>> START Source material
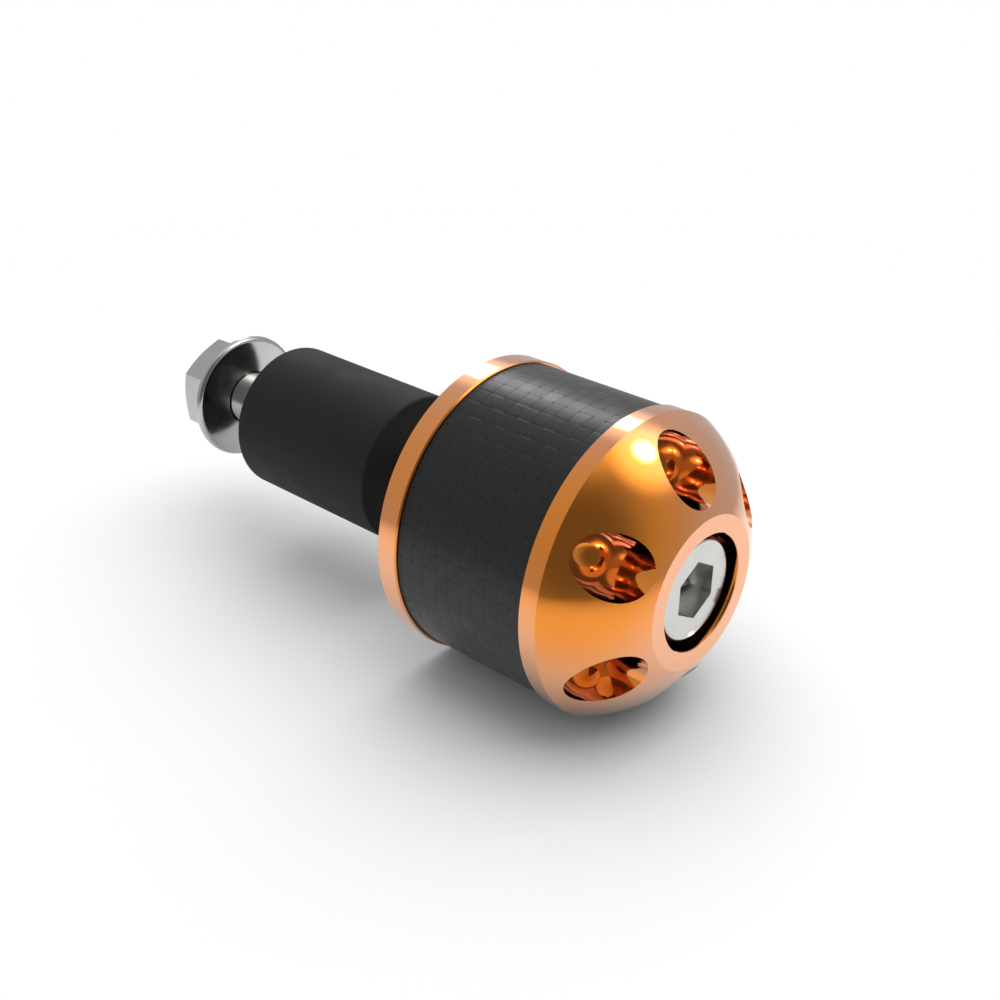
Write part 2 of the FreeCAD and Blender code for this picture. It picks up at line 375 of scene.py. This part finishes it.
screw = turn_on_lathe(
    "screw_socket_head",
    [
        (TIP, 0),
        (TIP, ROOT_RADIUS),
        (THREAD_END - THREAD_DEPTH, ROOT_RADIUS),
        (THREAD_END, SHANK_RADIUS),
        (SEAT, SHANK_RADIUS),
        (SEAT, HEAD_RADIUS),
        (HEAD_FRONT, HEAD_RADIUS),
        (HEAD_FRONT, 0),
    ],
    steps=SCREW_STEPS,
)
round_edges(screw, HEAD_EDGE, segments=ROUND_SEGMENTS)


# %% Socket
QUARTER_TURN = math.radians(90)
CORNER_UP = math.radians(30)
POINT_STEPS = 72


def hexagonal_bar(name, low_x, high_x, across_flats):
    """Six-sided bar along X with one corner up."""
    bpy.ops.object.select_all(action="DESELECT")
    bpy.ops.mesh.primitive_cylinder_add(
        vertices=6, radius=across_flats / math.sqrt(3), depth=high_x - low_x,
        location=((low_x + high_x) / 2, 0, 0), rotation=(0, QUARTER_TURN, 0),
    )
    bar = bpy.context.object
    bar.name = name
    bpy.ops.object.transform_apply(location=True, rotation=True)
    bpy.ops.transform.rotate(value=CORNER_UP, orient_axis="X", center_override=(0, 0, 0))
    bpy.ops.object.transform_apply(rotation=True)
    return bar


socket_floor = HEAD_FRONT - KEY_DEPTH
punch = hexagonal_bar("punch", socket_floor, HEAD_FRONT + CUTTER_OVERRUN, KEY_WIDTH)
point = turn_on_lathe(
    "punch_point",
    [
        (socket_floor - KEY_CONE, 0),
        (socket_floor, KEY_WIDTH / 2),
        (socket_floor + KEY_CONE, KEY_WIDTH / 2 - KEY_CONE / 2),
        (socket_floor + KEY_CONE, 0),
    ],
    steps=POINT_STEPS,
)
cut_or_join(screw, punch, "DIFFERENCE")
cut_or_join(screw, point, "DIFFERENCE")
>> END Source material
■ Exercise aim ■
Emit the full listing verbatim.

■ Answer to the problem ■
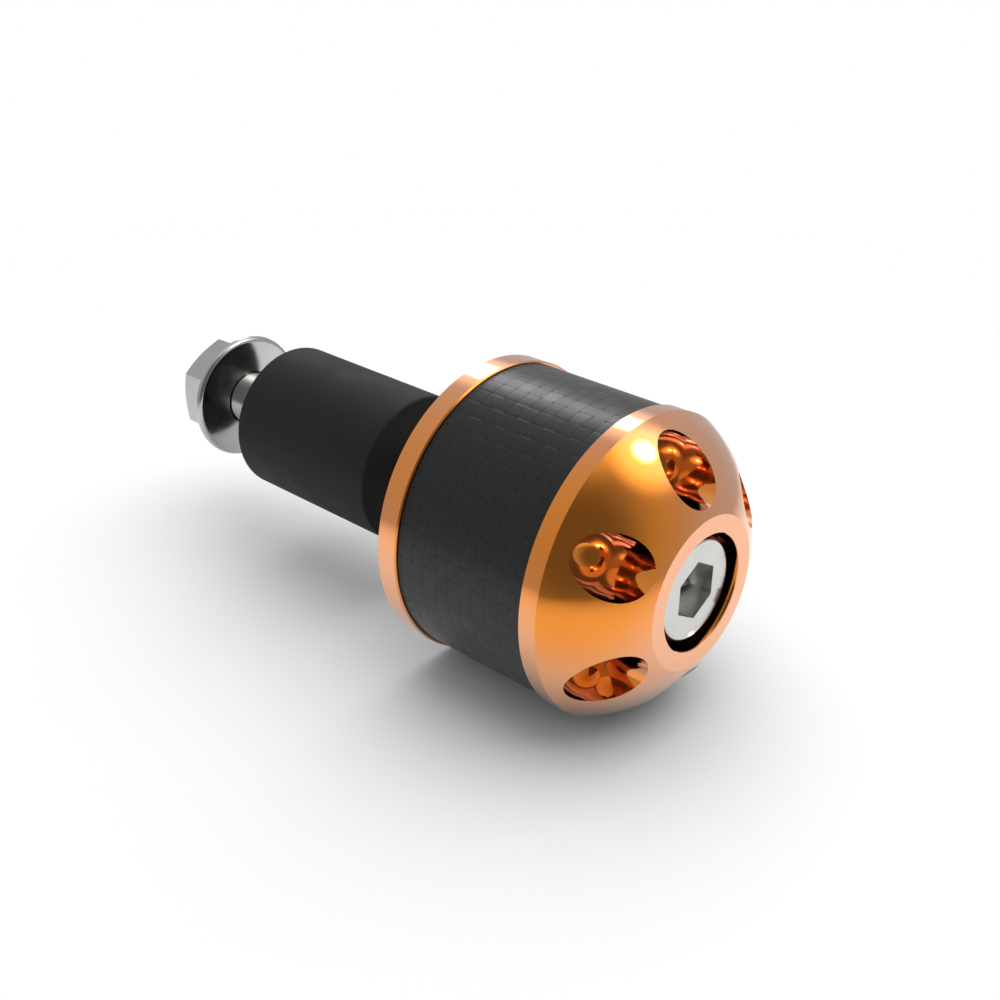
Write part 2 of the FreeCAD and Blender code for this picture. It picks up at line 375 of scene.py. This part finishes it.
screw = turn_on_lathe(
    "screw_socket_head",
    [
        (TIP, 0),
        (TIP, ROOT_RADIUS),
        (THREAD_END - THREAD_DEPTH, ROOT_RADIUS),
        (THREAD_END, SHANK_RADIUS),
        (SEAT, SHANK_RADIUS),
        (SEAT, HEAD_RADIUS),
        (HEAD_FRONT, HEAD_RADIUS),
        (HEAD_FRONT, 0),
    ],
    steps=SCREW_STEPS,
)
round_edges(screw, HEAD_EDGE, segments=ROUND_SEGMENTS)


# %% Socket
QUARTER_TURN = math.radians(90)
CORNER_UP = math.radians(30)
POINT_STEPS = 72


def hexagonal_bar(name, low_x, high_x, across_flats):
    """Six-sided bar along X with one corner up."""
    bpy.ops.object.select_all(action="DESELECT")
    bpy.ops.mesh.primitive_cylinder_add(
        vertices=6, radius=across_flats / math.sqrt(3), depth=high_x - low_x,
        location=((low_x + high_x) / 2, 0, 0), rotation=(0, QUARTER_TURN, 0),
    )
    bar = bpy.context.object
    bar.name = name
    bpy.ops.object.transform_apply(location=True, rotation=True)
    bpy.ops.transform.rotate(value=CORNER_UP, orient_axis="X", center_override=(0, 0, 0))
    bpy.ops.object.transform_apply(rotation=True)
    return bar


socket_floor = HEAD_FRONT - KEY_DEPTH
punch = hexagonal_bar("punch", socket_floor, HEAD_FRONT + CUTTER_OVERRUN, KEY_WIDTH)
point = turn_on_lathe(
    "punch_point",
    [
        (socket_floor - KEY_CONE, 0),
        (socket_floor, KEY_WIDTH / 2),
        (socket_floor + KEY_CONE, KEY_WIDTH / 2 - KEY_CONE / 2),
        (socket_floor + KEY_CONE, 0),
    ],
    steps=POINT_STEPS,
)
cut_or_join(screw, punch, "DIFFERENCE")
cut_or_join(screw, point, "DIFFERENCE")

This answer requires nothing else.